* To be done *
What lies from the line containing "Turn this picture" through the line containing "base_chamfer = 0.5; // [0.2:0.1:1]"? Print exactly those lines, with both ends, and no others.

━━━━━━━━━━

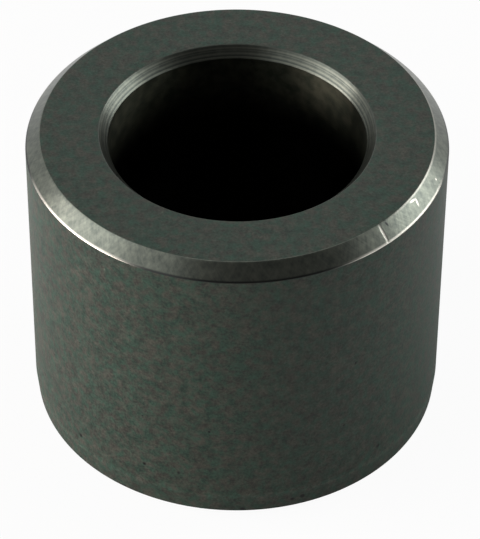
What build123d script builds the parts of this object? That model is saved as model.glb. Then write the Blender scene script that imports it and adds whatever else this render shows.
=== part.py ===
"""Spacer sleeve: one turned piece, standing on its lower end, +Z along the axis of the bore.

The sleeve is one solid, turned about Z from a single section. Going round that section:
the flat lower end, a small chamfer, a shallow lead-in that runs out into the straight wall,
the wall, the outer chamfer of the upper end, the flat upper end, and the through bore with
a bevel at each mouth.
"""
from build123d import *
import os

os.makedirs("parts", exist_ok=True)

# Driving dimensions, mm
outer_diameter = 20.0
bore_diameter = 12.2
length = 16.0
top_chamfer = 0.7              # outer edge of the upper end, 45 degrees
bottom_chamfer = 0.5           # outer edge of the lower end, 45 degrees
lead_in_drop = 0.1             # how far the lead-in falls inside the wall, on the radius
lead_in_length = 1.05          # along the axis, above the lower chamfer
bore_bevel_width = 0.45        # on the radius, both mouths of the bore
bore_bevel_depth = 0.55        # along the axis, both mouths of the bore

# What follows from them
outer_radius = outer_diameter / 2
bore_radius = bore_diameter / 2
lead_in_radius = outer_radius - lead_in_drop
mouth_radius = bore_radius + bore_bevel_width


def outer_corners():
    """The outside of the section from the lower end to the upper end, as (radius, height)."""
    return [
        (lead_in_radius - bottom_chamfer, 0),
        (lead_in_radius, bottom_chamfer),
        (outer_radius, bottom_chamfer + lead_in_length),
        (outer_radius, length - top_chamfer),
        (outer_radius - top_chamfer, length),
    ]


def bore_corners():
    """The inside of the section from the upper end back to the lower end."""
    return [
        (mouth_radius, length),
        (bore_radius, length - bore_bevel_depth),
        (bore_radius, bore_bevel_depth),
        (mouth_radius, 0),
    ]


def sleeve():
    """The section turned once round the axis."""
    corners = outer_corners() + bore_corners()
    with BuildPart() as turned:
        with BuildSketch(Plane.XZ):
            with BuildLine():
                Polyline(*corners, close=True)
            make_face()
        revolve(axis=Axis.Z)
    return turned.part


export_step(sleeve(), "parts/sleeve.step")
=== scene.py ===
import math

import bmesh
import bpy
from mathutils import Euler, Matrix, Vector


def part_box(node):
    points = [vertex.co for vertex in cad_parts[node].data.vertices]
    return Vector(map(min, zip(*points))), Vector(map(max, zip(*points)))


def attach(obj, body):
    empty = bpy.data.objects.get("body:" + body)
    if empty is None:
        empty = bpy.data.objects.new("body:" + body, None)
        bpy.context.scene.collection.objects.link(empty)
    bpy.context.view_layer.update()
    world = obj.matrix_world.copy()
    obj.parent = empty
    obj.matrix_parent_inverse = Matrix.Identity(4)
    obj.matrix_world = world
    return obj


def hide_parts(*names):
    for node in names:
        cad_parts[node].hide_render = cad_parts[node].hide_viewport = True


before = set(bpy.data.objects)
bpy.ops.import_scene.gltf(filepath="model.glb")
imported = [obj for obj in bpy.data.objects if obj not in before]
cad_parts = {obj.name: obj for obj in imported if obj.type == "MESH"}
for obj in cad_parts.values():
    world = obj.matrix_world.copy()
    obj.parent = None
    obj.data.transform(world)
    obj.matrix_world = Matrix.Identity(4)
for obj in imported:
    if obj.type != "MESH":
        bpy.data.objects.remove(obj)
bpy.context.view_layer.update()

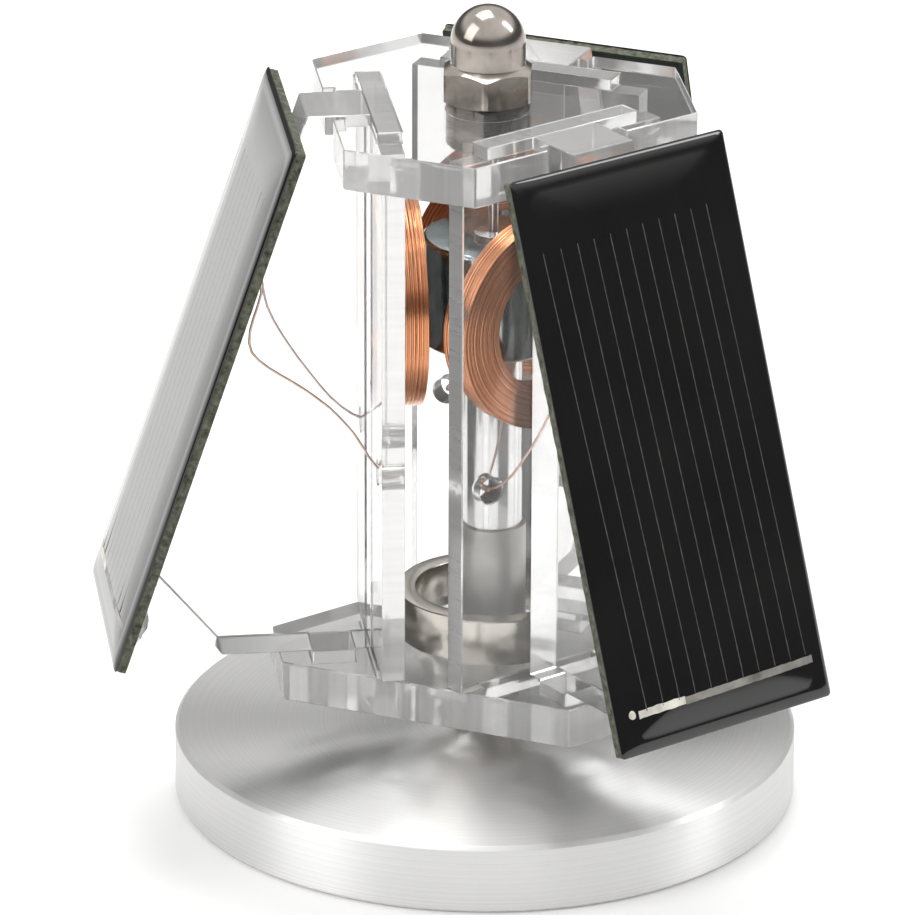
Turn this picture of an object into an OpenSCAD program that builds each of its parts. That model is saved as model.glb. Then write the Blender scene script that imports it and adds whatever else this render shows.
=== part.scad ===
// Vertical solar motor: a clear three-sided rotor with coils and slanted solar panels hangs from a
// needle that stands on a magnet, at the top of a post on a heavy turned base. Z is the spin axis.

/* [Base] */
// Diameter of the base disc
base_d = 72; // [66:1:90]
// Thickness of the base disc
base_h = 8.2; // [7:0.1:9.5]
// Chamfer round both edges of the base disc
base_chamfer = 0.5; // [0.2:0.1:1]

/* [Post] */
// Diameter of the lower post
post_d = 7.8; // [7:0.1:9]
// Height of the step between the post and the polished rod
post_top = 33.5; // [28:0.5:40]
// Diameter of the polished rod
rod_d = 7; // [5.5:0.1:7.4]
// Diameter of the magnet
magnet_d = 15; // [10:0.5:15]
// Length of the magnet
magnet_h = 12.8; // [8:0.1:12.8]
// Height of the magnet's lower face
magnet_z = 55.4; // [52:0.1:55.4]

/* [Rotor cage] */
// Thickness of the two clear plates
plate_t = 4.75; // [4:0.05:5]
// Height of the top face of the bottom plate
floor_z = 19.5; // [18:0.1:21]
// Height of the top face of the top plate
top_z = 84.5; // [84:0.1:88]
// Axis to the top plate's sides that face the panels
top_panel_side = 18.2; // [17.6:0.1:19]
// Axis to the top plate's sides between the panels
top_gap_side = 22.7; // [22:0.1:24]
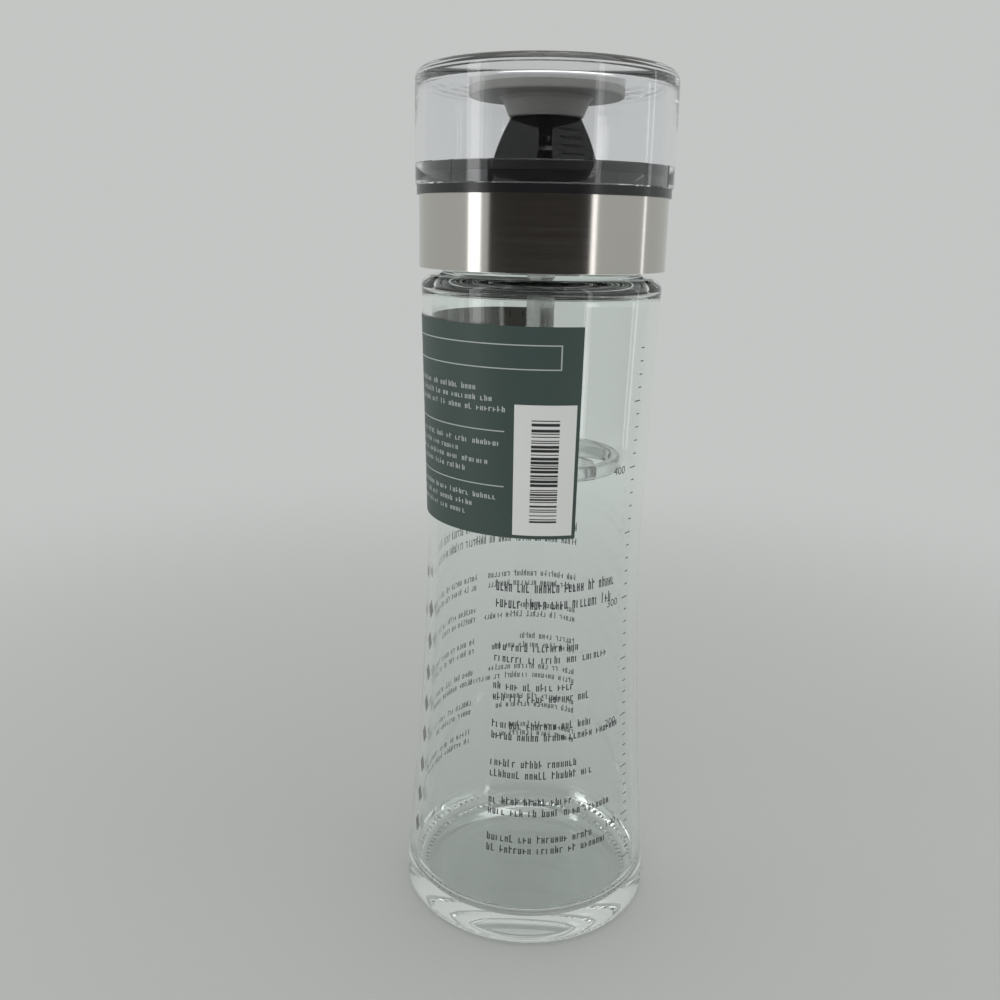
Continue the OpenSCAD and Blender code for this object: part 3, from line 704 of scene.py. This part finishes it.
def areaLamp(name, place, target, width, height, watts):
    lamp = bpy.data.lights.new(name, "AREA")
    lamp.shape = "RECTANGLE"
    lamp.size = width
    lamp.size_y = height
    lamp.energy = watts
    obj = bpy.data.objects.new(name, lamp)
    obj.location = place
    obj.rotation_euler = (Vector(target) - Vector(place)).to_track_quat("-Z", "Y").to_euler()
    obj.visible_camera = False
    bpy.context.scene.collection.objects.link(obj)


def makeLamps():
    s = studio
    away, z, height = s["stripAway"], s["stripZ"], s["stripH"]
    for strip in s["strips"]:
        a = math.radians(strip["az"])
        watts = strip["glow"] * math.pi * strip["width"] * height
        place = (away * math.sin(a), -away * math.cos(a), z)
        areaLamp(strip["name"], place, (0, 0, z), strip["width"], height, watts)
    areaLamp("topSoftbox", s["topPlace"], s["topTarget"], s["topSize"], s["topSize"], s["topWatts"])


makeFloor()
makeCard()
makeWorld()
makeLamps()
print("studio done")

# the camera, from the fit of the bottle's outline and circles in the photograph; place in mm, clip in m
view = {
    "place": (0, -283.087, 202.728), "pitch": 15.4631, "yaw": -2.0776, "roll": 1.1146,
    "sensor": 36, "lens": 35.824, "clip": (0.01, 20), "bounces": 24, "glossyBounces": 16,
}


def makeCamera():
    pitch = math.radians(view["pitch"])
    yaw = math.radians(view["yaw"])
    roll = math.radians(view["roll"])
    ahead = Vector((math.sin(yaw) * math.cos(pitch), math.cos(yaw) * math.cos(pitch), -math.sin(pitch)))
    right = Vector((math.cos(yaw), -math.sin(yaw), 0))
    up = right.cross(ahead)
    side = math.cos(roll) * right + math.sin(roll) * up
    top = -math.sin(roll) * right + math.cos(roll) * up
    data = bpy.data.cameras.new("photoCamera")
    data.sensor_width = view["sensor"]
    data.lens = view["lens"]
    data.clip_start, data.clip_end = view["clip"]
    camera = bpy.data.objects.new("photoCamera", data)
    camera.matrix_world = Matrix((
        (side.x, top.x, -ahead.x, view["place"][0] * mm),
        (side.y, top.y, -ahead.y, view["place"][1] * mm),
        (side.z, top.z, -ahead.z, view["place"][2] * mm),
        (0, 0, 0, 1)))
    bpy.context.scene.collection.objects.link(camera)
    bpy.context.scene.camera = camera


makeCamera()
bpy.context.scene.view_settings.view_transform = "Standard"
bpy.context.scene.cycles.max_bounces = view["bounces"]   # light turns many times inside thick clear walls
bpy.context.scene.cycles.glossy_bounces = view["glossyBounces"]
bpy.context.scene.cycles.transmission_bounces = view["bounces"]
print("camera done")
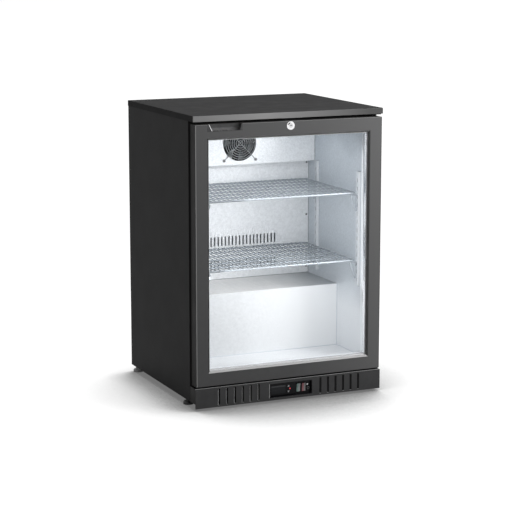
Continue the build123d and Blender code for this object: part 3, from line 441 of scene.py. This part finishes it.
def dress():
    """Give every CAD node its material."""
    black, satin, plastic, fan = powder_coat(), door_coat(), black_plastic(), fan_plastic()
    gloss, zinc, bright, wire = gloss_plastic(), brushed_zinc(), chrome(), wire_coat()
    panel = stucco("liner_panel", (0.82, 0.835, 0.85), 0.38, 0.1)
    wall = liner_wall()
    zinc_sheet, fins = galvanised(), aluminium_fins()
    # painted light: the rear feet are lighter grey for the light on them, the front feet black for the shade
    rear_foot_lit = plain("foot_grey", (0.42, 0.42, 0.42), 0.5)
    finishes = {
        "worktop_skin": worktop_coat(), "worktop_core": board(), "strike_plate": zinc,
        "side_panels": black, "front_frame": black, "rear_grille": black,
        "back_panel": zinc_sheet, "inner_panels": zinc_sheet, "base_pan": zinc_sheet,
        "insulation": foam(), "liner": wall, "fan_cover": panel, "duct_panel": panel,
        "step_cover": step_sheet(),
        "door_frame": satin, "door_corner_keys": plastic, "door_glass": clear_glass(),
        "glazing_spacer": spacer_sheet(), "door_gasket": rubber(),
        "finger_pull": pull_plastic(), "finger_pull_trim": bright,
        "lock_barrel": bright, "lock_plug": lock_chrome(), "lock_cam": zinc, "door_hinges": black,
        "screws": dark_zinc(), "cable_entry": plastic, "kick_plate": kick_plastic(),
        "control_housing": recess_plastic(), "controller": gloss, "controller_display": lens(),
        "key_up": plastic, "key_down": plastic, "switch_panel": gloss,
        "status_led": plain("led_red", (0.45, 0.04, 0.05), 0.25).glow((1, 0.08, 0.08), 0.30),
        "rocker_light": rocker("rocker_green", "rocker_light", (0.15, 0.22, 0.20), (0.24, 0.25, 0.25)),
        "rocker_fan": rocker("rocker_red", "rocker_fan", (0.24, 0.10, 0.11), (0.19, 0.18, 0.18)),
        "evaporator_fan_frame": fan, "evaporator_fan_rotor": fan, "fan_guard": guard_chrome(),
        "evaporator": fins, "condenser": fins,
        "lamp_housing": plain("lamp_white", (0.85, 0.85, 0.85), 0.4),
        "lamp_strip": plain("lamp_strip", (0.95, 0.97, 1.0), 0.4).glow((0.92, 0.96, 1.0), 1.5),
        "shelf_lower": wire, "shelf_upper": wire, "shelf_clips": wire,
        "shelf_pilasters": upright_steel(),
        "compressor": compressor_paint(), "compressor_mounts": rubber(), "drain_tray": plastic,
        "condenser_shroud": zinc_sheet, "condenser_fan_motor": plastic,
        "condenser_fan_rotor": fan, "refrigerant_pipes": copper(),
        # painted light: front feet black as shaded, rear feet lighter grey as lit
        "foot_front_left": plastic, "foot_front_right": plastic,
        "foot_rear_left": rear_foot_lit, "foot_rear_right": rear_foot_lit,
    }
    for name, surface in finishes.items():
        node = nodes[name]
        node.data.materials.clear()
        node.data.materials.append(surface.material)
    missing = sorted(set(nodes) - set(finishes))
    assert not missing, missing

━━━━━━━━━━

* Solution to the exercise *
Turn this picture of an object into an OpenSCAD program that builds each of its parts. That model is saved as model.glb. Then write the Blender scene script that imports it and adds whatever else this render shows.
=== part.scad ===
// Vertical solar motor: a clear three-sided rotor with coils and slanted solar panels hangs from a
// needle that stands on a magnet, at the top of a post on a heavy turned base. Z is the spin axis.

/* [Base] */
// Diameter of the base disc
base_d = 72; // [66:1:90]
// Thickness of the base disc
base_h = 8.2; // [7:0.1:9.5]
// Chamfer round both edges of the base disc
base_chamfer = 0.5; // [0.2:0.1:1]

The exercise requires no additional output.